Sorry, I ruined the alliteration by not posting this yesterday. To make up for it, here is a List of Literary Links that have been Languishing in my deLicious account. Like?

“7 Things I’ve Learned So Far” by Rebecca Serle

7 Things is a recurring column over at the Guide to Literary Agents blog, but this is one of my favorites of all-time. It’s so very… me! For example, her first point:

“You don’t write a book. You write a sentence and then a paragraph and then a page and then a chapter.”

First you think, “Duh.” Then you think, “Oh yeah! Thank you for reminding me!” Because it’s easy to get so caught up with the finish line that you start to miss the mile markers.

“Writing 9/11” by Terrence Chang

I just liked what this guy had to stay about tackling a monumental and sensitive topic.

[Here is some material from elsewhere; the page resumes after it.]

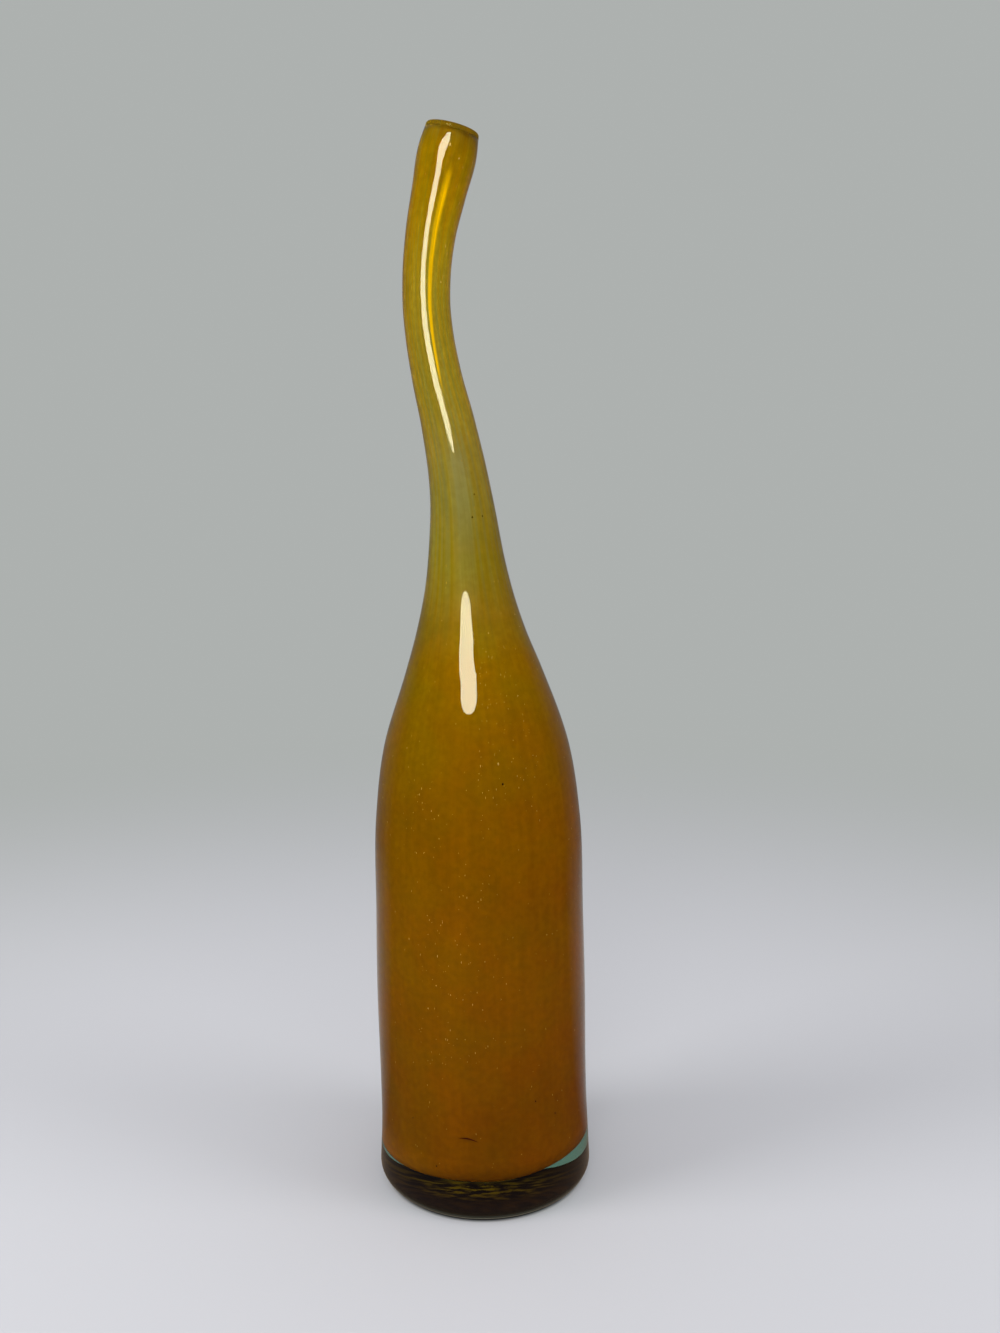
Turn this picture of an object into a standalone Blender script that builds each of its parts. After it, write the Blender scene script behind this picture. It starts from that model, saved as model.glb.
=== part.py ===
"""A swung glass vase: an amber inner bubble cased in clear glass.

The clear casing is thin at the neck and heavy at the base. The long neck was swung while it was
hot, so it leans out to one side and back again. Each layer is a body and a neck, turned profiles
that follow one bent centre line.

Units are metres and +Z is up. The origin is the middle of the base, on the table. Heights are
measured along the centre line, which is upright through the base.
"""
import math

import bpy

# Outside of the vase, from the table up.
BASE_DIAMETER = 0.1170
HEEL_RADIUS = 0.0074
WAIST_HEIGHT = 0.055
WAIST_DIAMETER = 0.1139
BELLY_HEIGHT = 0.110
BELLY_DIAMETER = 0.1140
NECK_HEIGHT = 0.478
NECK_DIAMETER = 0.0242
MOUTH_DIAMETER = 0.0293
MOUTH_BELOW_RIM = 0.0115
RIM_DIAMETER = 0.0264

# Centre line: heights above the table, and how far it lies to the left of the base's middle.
FOOT_STRAIGHT = 0.012
WAIST_LEAN = 0.0006
BELLY_LEAN = 0.0014
SHOULDER_HEIGHT = 0.245
SHOULDER_LEAN = 0.0029
BEND_HEIGHT = 0.475
BEND_LEAN = 0.0258
RIM_HEIGHT = 0.5525
RIM_LEAN = 0.0115

# Glass walls, each measured square to the outside.
CASING_BODY_WALL = 0.0028
CASING_NECK_WALL = 0.0010
CORE_BODY_WALL = 0.0024
CORE_NECK_WALL = 0.0013
LAYER_GAP = 0.0003

# The heavy clear base and the rounded lower end of the amber bubble above it.
CLEAR_BASE_HEIGHT = 0.0175
CORE_HEEL_RADIUS = 0.016
CORE_FLOOR_WALL = 0.0040

# The amber lip that covers the end of the casing.
LIP_HEIGHT = 0.0028

# Where each layer's body ends and its neck begins.
NECK_ROOT_HEIGHT = 0.325

# How finely the solids are divided.
ROW_LENGTH = 0.018
TURN_STEPS = 32
HEEL_STEPS = 5
LIP_STEPS = 6
GUIDE_RESOLUTION = 24
MERGE_DISTANCE = 0.00001

# From the waist down, then from the belly up to the neck, then from the neck up to the mouth:
# the share of the climb, and the share of the change in radius that is left at that height.
SKIRT_SHARES = ((0.26, 0.58), (0.64, 0.12))
SHOULDER_SHARES = (
    (0.114, 0.982),
    (0.256, 0.948),
    (0.362, 0.822),
    (0.468, 0.534),
    (0.522, 0.379),
    (0.575, 0.258),
    (0.690, 0.110),
    (0.823, 0.035),
)
FLARE_SHARES = ((0.35, 0.85), (0.70, 0.42))

# The bend, from the shoulder out to its furthest place and from there back to the rim:
# the share of the climb, and the share of the sideways travel that is done at that height.
BEND_OUT_SHARES = (
    (0.110, 0.030),
    (0.235, 0.095),
    (0.400, 0.180),
    (0.565, 0.300),
    (0.709, 0.545),
    (0.826, 0.810),
    (0.930, 0.970),
)
BEND_BACK_SHARES = ((0.32, 0.15), (0.62, 0.50))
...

At first I didn’t want to write this story because of 9/11. I didn’t feel up to it, was afraid I would do an injustice to our history, and to those whose wounds from that day will never truly heal. Then I realized this was not a story about 9/11, but about a man and his family and how they would or would not survive. And this, not 9/11, is what made the story ultimately worth writing.

We writers shouldn’t shy away from the hard stuff, if the hard stuff is what’s calling us. Because obviously we need to write it, and we never know who might need to read it.

“Trading Stories (Notes from a literary apprenticeship)” by Jhumpa Lahiri

This — she — is really too hard to excerpt. It’s all brilliant, and quietly woven into a whole that is much more than the sum of its parts. I love Lahiri’s writing, and I identify so much with the experiences she describes.

The writer in me wanted to edit myself.